You are probably saying we’ve long had mild winters now and then, not to worry.  There is, however, a difference at least psychologically since we are now bombarded year ‘round with evidence of Global Warming.  Some scientists say when the “tipping point” is reached that significant, very noticeable warming, will come on fast.  Greenland and Antarctic ice will melt and great swaths of low land will be immersed.  The countries of the world worry greatly about this, but like our Congress, dither at international meetings from which no strong widespread action is forthcoming.  Many climatologists, probably very reluctant to admit it, think that even if drastic actions to reduce greenhouse gases are taken soon they will be too late.  These morbid thoughts cloud our minds as we Closeteers awake each morning hoping to see snow or find access ice on our swamps and ponds.  We fervently wish for long cold spells and that the warm dark clouds in our minds will dissipate at least for this, so far, non-winter.  Freezing would temporarily cure our melancholy, but alas not the threat of Global Warming.  It is something measured planet-wide, not locally. (Water Closet January 13, 2012)

Thanksgiving 2014 we anxiously await December and the winter of 2015.


* One of our favorite books in the Closet’s library is Mayflower: A Story of Courage, Community, and War by Nathaniel Philbrick published by Viking Penguin in 2006.  Philbrick tells us in a most readable way about the courage of men and women in a strange land trying to survive among diverse groups of Indians who had suffered terribly from the diseases and strange customs the newcomers from abroad brought among them.  Both the English and the natives were all too human in their dealings with each other and other groups.
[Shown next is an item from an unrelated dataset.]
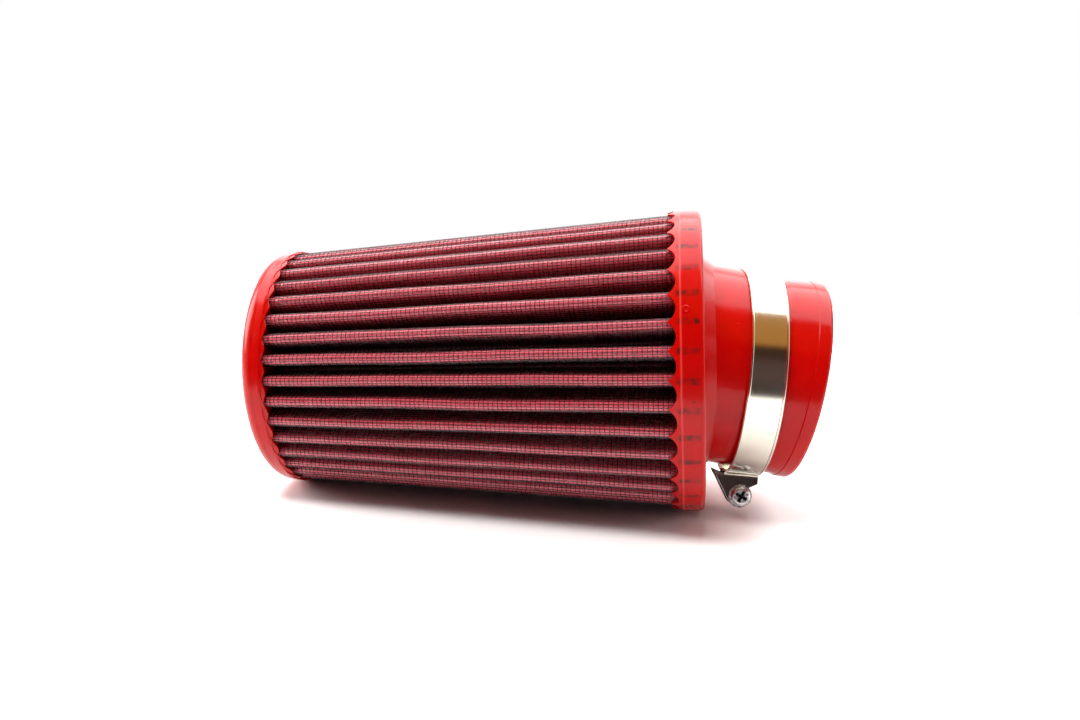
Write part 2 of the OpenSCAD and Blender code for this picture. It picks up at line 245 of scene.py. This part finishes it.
def along(profile, ratio):
    """Points at given shares of a closed outline's length, with the outward normal there."""
    step, seg, s = run_lengths(profile)
    q = (ratio % 1.0) * s[-1]
    i = np.clip(np.searchsorted(s, q, side="right") - 1, 0, len(seg) - 1)
    t = ((q - s[i]) / seg[i])[:, None]
    p = profile[i] * (1 - t) + np.roll(profile, -1, 0)[i] * t
    mid = step / seg[:, None]
    before = (mid + np.roll(mid, 1, 0))[i]
    after = (mid + np.roll(mid, -1, 0))[i]
    tan = before * (1 - t) + after * t
    tan /= np.linalg.norm(tan, axis=1)[:, None]
    return p, np.stack([tan[:, 1], -tan[:, 0]], 1)


def wobble(p, z):
    """The small unevenness of a hand-folded pack: pleats sway sideways a little."""
    ang = np.arctan2(p[..., 1], p[..., 0])
    k = np.round((ang - TURN) / PITCH)
    mid = np.sin(np.pi * (z - CAP_T) / PLEAT_L).clip(0)
    wave = sum(share * np.sin(k * step + start + z * rate) for share, step, start, rate in SWAY_WAVES)
    sway = SWAY * mid * wave
    out = p.copy()
    out[..., 0] = p[..., 0] - np.sin(ang) * sway
    out[..., 1] = p[..., 1] + np.cos(ang) * sway
    return out


def skin(name, d0, d1, steps):
    """A pleated sheet with both faces, laid down, with flat coordinates that count the wires."""
    tip_n, dip_n, rows = steps
    n = PLEATS * (tip_n + dip_n + 2)
    _, _, s = run_lengths(pleat_profile(TIP_BASE, 0, tip_n, dip_n))
    cell = s[:-1] / s[-1] * CELLS
    verts, uv = [], []
    for d in (d0, d1):
        a = pleat_profile(TIP_CAP, d, tip_n, dip_n)
        b = pleat_profile(TIP_BASE, d, tip_n, dip_n)
        for z in np.linspace(CAP_T, BASE_Z, rows + 1):
            t = (z - CAP_T) / PLEAT_L
            p = wobble(a * (1 - t) + b * t, z)
            verts.append(np.column_stack([p, np.full(n, z)]))
            uv.append(np.column_stack([cell - 0.5, np.full(n, (z - HOOP_0) / CELL_Z)]))
    i = np.arange(n)
    k = (i + 1) % n
    half = (rows + 1) * n
    last = rows * n
    faces = []
    for r in range(rows):
        o = r * n
        faces.append(np.column_stack([o + i, o + k, o + n + k, o + n + i]))
    for r in range(rows):
        o = half + r * n
        faces.append(np.column_stack([o + i, o + n + i, o + n + k, o + k]))
    faces.append(np.column_stack([i, half + i, half + k, k]))
    faces.append(np.column_stack([last + i, last + k, half + last + k, half + last + i]))
    verts = place(LAY, np.concatenate(verts))
    return new_mesh(name, verts, np.concatenate(faces), np.concatenate(uv))


# woven wires
def wire_ends(ratio):
    """Where the wires' paths start at the cap and end at the base, with the normals there."""
    return (along(pleat_profile(TIP_CAP, 0, *WIRE_STEPS), ratio),
            along(pleat_profile(TIP_BASE, 0, *WIRE_STEPS), ratio))


def between(ends, z):
    """The paths' points and outward normals at height z."""
    (pa, na), (pb, nb) = ends
    t = (z - CAP_T) / PLEAT_L
    normal = na * (1 - t) + nb * t
    normal /= np.linalg.norm(normal, axis=1)[:, None]
    return wobble(pa * (1 - t) + pb * t, z), normal


def hoop_wires(name, rows):
    """Wires that run round the cone, waving over and under the straight ones."""
    ends = wire_ends((np.arange(CELLS) + 0.5) / CELLS)
    i = np.arange(CELLS)
    tube = tube_faces(WIRE_SIDES, CELLS, i, (i + 1) % CELLS)
    verts, faces = [], []
    for count, row in enumerate(rows):
        z = HOOP_0 + row * CELL_Z
        p, normal = between(ends, z)
        over = np.where((i + row) % 2 == 0, 1.0, -1.0)
        depth = SCREEN_T / 2 - WIRE_WAVE * over
        mid = p - normal * depth[:, None]
        for a in np.arange(WIRE_SIDES) * 2 * math.pi / WIRE_SIDES:
            height = np.full(CELLS, z + WIRE_R * math.sin(a))
            verts.append(np.column_stack([mid + normal * (WIRE_R * math.cos(a)), height]))
        faces.append(count * WIRE_SIDES * CELLS + tube)
    return new_mesh(name, place(LAY, np.concatenate(verts)), np.concatenate(faces))


def straight_wires(name):
    """Wires that run along the cone, one at each share of the outline."""
    ends = wire_ends(np.arange(CELLS) / CELLS + 0.5 / CELLS)
    rows = STRAIGHT_ROWS
    verts, faces = [], []
    for a in np.arange(WIRE_SIDES) * 2 * math.pi / WIRE_SIDES:
        for z in np.linspace(CAP_T, BASE_Z, rows + 1):
            p, normal = between(ends, z)
            tan = np.column_stack([-normal[:, 1], normal[:, 0]])
            mid = p - normal * (SCREEN_T / 2)
            mid = mid + normal * WIRE_R * math.cos(a) + tan * WIRE_R * math.sin(a)
            verts.append(np.column_stack([mid, np.full(CELLS, z)]))
    i = np.arange(CELLS)
    for j in range(WIRE_SIDES):
        m = (j + 1) % WIRE_SIDES
        for r in range(rows):
            p0 = (j * (rows + 1) + r) * CELLS
            p1 = (m * (rows + 1) + r) * CELLS
            faces.append(np.column_stack([p0 + i, p1 + i, p1 + CELLS + i, p0 + CELLS + i]))
    return new_mesh(name, place(LAY, np.concatenate(verts)), np.concatenate(faces))


# the cap's edge and the screw's thread
def cap_waves(name):
    """The cap's wavy edge: rubber that rose a little higher in each valley of the pleats."""
    n = EDGE_POINTS
    i = np.arange(n)
    a = i * 2 * math.pi / n
    rise = 0.5 - 0.5 * np.cos((a - TURN) * PLEATS)
    top = EDGE_LOW + (EDGE_HIGH - EDGE_LOW) * rise
    foot = np.full(n, EDGE_FOOT)
    section = ((EDGE_IN, foot), (EDGE_OUT, foot), (EDGE_OUT, top - EDGE_CHAMFER),
               (EDGE_OUT - EDGE_CHAMFER, top), (EDGE_IN, top))
    verts = np.concatenate([np.column_stack([r * np.cos(a), r * np.sin(a), z]) for r, z in section])
    faces = tube_faces(len(section), n, i, (i + 1) % n)
    return new_mesh(name, place(LAY, verts), faces, smooth=False)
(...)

Machiavellian is the first word that comes to mind.  The dynamic and dangerous interactions of the 17th century between them took place right here around our Massachusetts Bay, once theirs.





Precipitation Data* for Month of: Aug Sept Oct Nov
30 Year Normal (1981 – 2010) Inches 3.37 3.77 4.40 4.55
 2014 Central Watershed Actual 2.20 2.58 8.09  3.8 as of 11/25**


Ipswich R. Flow Rate (S. Middleton USGS Gage) in Cubic Feet/ Second (CFS):

For Nov. 25, 2014  Normal . . . 52 CFS                       Current Rate  . . . Unavailable

*Danvers Water Filtration Plant, Lake Street, Middleton is the source for actual precipitation data thru Oct. 

**Middleton Stream Team is source of actual precipitation data for Nov..

Normals data is from the National Climatic Data Center.